:: EXERCISE ::
Repeat the data verbatim.

-- Begin MATERIAL --

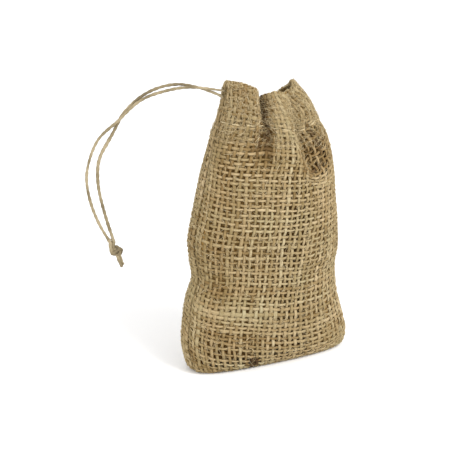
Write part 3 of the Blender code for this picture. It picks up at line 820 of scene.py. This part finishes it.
upper, upper_route = make_strand("drawstring_strand_upper", "drawstring_upper", UPPER_RUN, 3, 0.35)
lower, lower_route = make_strand("drawstring_strand_lower", "drawstring_lower", LOWER_RUN, 4, 0.15)
knot = make_knot()

# ---- the cloth

front, back = Face(1), Face(-1)

# Where the cloth is closer or more open: how much wider its threads are there
Patch = namedtuple("Patch", "share height half_share half_height change")
WIDER = table(
    Patch,
    (0.5, 122, 0.6, 17, 0.12),  # the casing, matted by its folds and stitching
    (0.12, 96, 0.11, 12, 0.12),
    (0.7, 60, 0.1, 34, 0.12),
    (0.55, 18, 0.22, 9, 0.08),
    (0.34, 97, 0.12, 7, 0.08),
    (0.75, 94, 0.12, 8, -0.1),  # open in the pocket
    (0.6, 103, 0.05, 4, 0.2),
    (0.18, 12, 0.14, 11, -0.08),
    (0.4, 62, 0.2, 24, -0.05),
    (0.22, 25, 0.3, 3.2, 0.32),  # round the thick row
    (0.74, 14, 0.16, 12, 0.18),
    (0.82, 52, 0.09, 40, 0.08),
)
BACK_WIDER = WIDER[:1]  # the back isn't seen, and has no patches but the casing's
# Where it is darker or paler: a stain and small spots, painted shade where the form turns from the
# light, and a painted highlight
TONES = table(
    Patch,
    (0.325, 3.2, 0.023, 2, -1.7),  # the stain at the bottom
    (0.325, 29.9, 0.03, 2, -0.22),
    (0.01, 4, 0.035, 3, -0.3),
    (0.36, 44.8, 0.022, 1.8, -0.16),
    (0.46, 80, 0.025, 1.6, -0.14),
    # painted shade on the left side, which is turned from the light
    (0.08, 60, 0.12, 70, -0.14),  # darker towards the left seam
    # painted shade in the valley under the left lobe, these three rows
    (0.375, 107, 0.064, 12, -0.38),  # the shaded valley
    (0.415, 117, 0.05, 7, -0.34),
    (0.345, 98, 0.105, 8, -0.26),
    (0.22, 25, 0.3, 3, 0.17),  # the pale thick row
    # painted shade in the pocket, along its lower border and beside its ridge, these four rows
    (0.76, 96, 0.12, 10, -0.25),  # the pocket
    (0.6, 91, 0.03, 5, -0.22),  # the shade along its lower border
    (0.72, 85.5, 0.1, 2.2, -0.22),
    (0.6, 103, 0.05, 4, -0.12),
    # a painted highlight along the crest of the ridge
    (0.56, 96, 0.02, 9, 0.1),  # the ridge beside it
)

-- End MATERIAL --

:: CORRECT OUTPUT ::
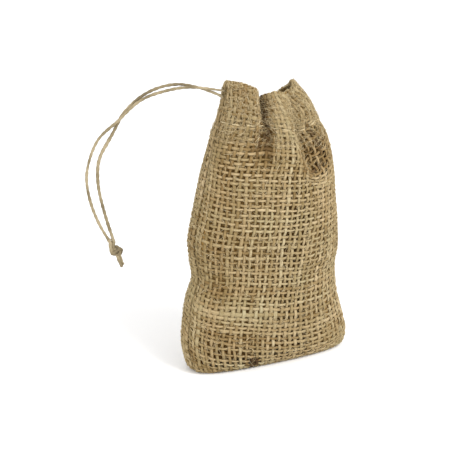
Write part 3 of the Blender code for this picture. It picks up at line 820 of scene.py. This part finishes it.
upper, upper_route = make_strand("drawstring_strand_upper", "drawstring_upper", UPPER_RUN, 3, 0.35)
lower, lower_route = make_strand("drawstring_strand_lower", "drawstring_lower", LOWER_RUN, 4, 0.15)
knot = make_knot()

# ---- the cloth

front, back = Face(1), Face(-1)

# Where the cloth is closer or more open: how much wider its threads are there
Patch = namedtuple("Patch", "share height half_share half_height change")
WIDER = table(
    Patch,
    (0.5, 122, 0.6, 17, 0.12),  # the casing, matted by its folds and stitching
    (0.12, 96, 0.11, 12, 0.12),
    (0.7, 60, 0.1, 34, 0.12),
    (0.55, 18, 0.22, 9, 0.08),
    (0.34, 97, 0.12, 7, 0.08),
    (0.75, 94, 0.12, 8, -0.1),  # open in the pocket
    (0.6, 103, 0.05, 4, 0.2),
    (0.18, 12, 0.14, 11, -0.08),
    (0.4, 62, 0.2, 24, -0.05),
    (0.22, 25, 0.3, 3.2, 0.32),  # round the thick row
    (0.74, 14, 0.16, 12, 0.18),
    (0.82, 52, 0.09, 40, 0.08),
)
BACK_WIDER = WIDER[:1]  # the back isn't seen, and has no patches but the casing's
# Where it is darker or paler: a stain and small spots, painted shade where the form turns from the
# light, and a painted highlight
TONES = table(
    Patch,
    (0.325, 3.2, 0.023, 2, -1.7),  # the stain at the bottom
    (0.325, 29.9, 0.03, 2, -0.22),
    (0.01, 4, 0.035, 3, -0.3),
    (0.36, 44.8, 0.022, 1.8, -0.16),
    (0.46, 80, 0.025, 1.6, -0.14),
    # painted shade on the left side, which is turned from the light
    (0.08, 60, 0.12, 70, -0.14),  # darker towards the left seam
    # painted shade in the valley under the left lobe, these three rows
    (0.375, 107, 0.064, 12, -0.38),  # the shaded valley
    (0.415, 117, 0.05, 7, -0.34),
    (0.345, 98, 0.105, 8, -0.26),
    (0.22, 25, 0.3, 3, 0.17),  # the pale thick row
    # painted shade in the pocket, along its lower border and beside its ridge, these four rows
    (0.76, 96, 0.12, 10, -0.25),  # the pocket
    (0.6, 91, 0.03, 5, -0.22),  # the shade along its lower border
    (0.72, 85.5, 0.1, 2.2, -0.22),
    (0.6, 103, 0.05, 4, -0.12),
    # a painted highlight along the crest of the ridge
    (0.56, 96, 0.02, 9, 0.1),  # the ridge beside it
)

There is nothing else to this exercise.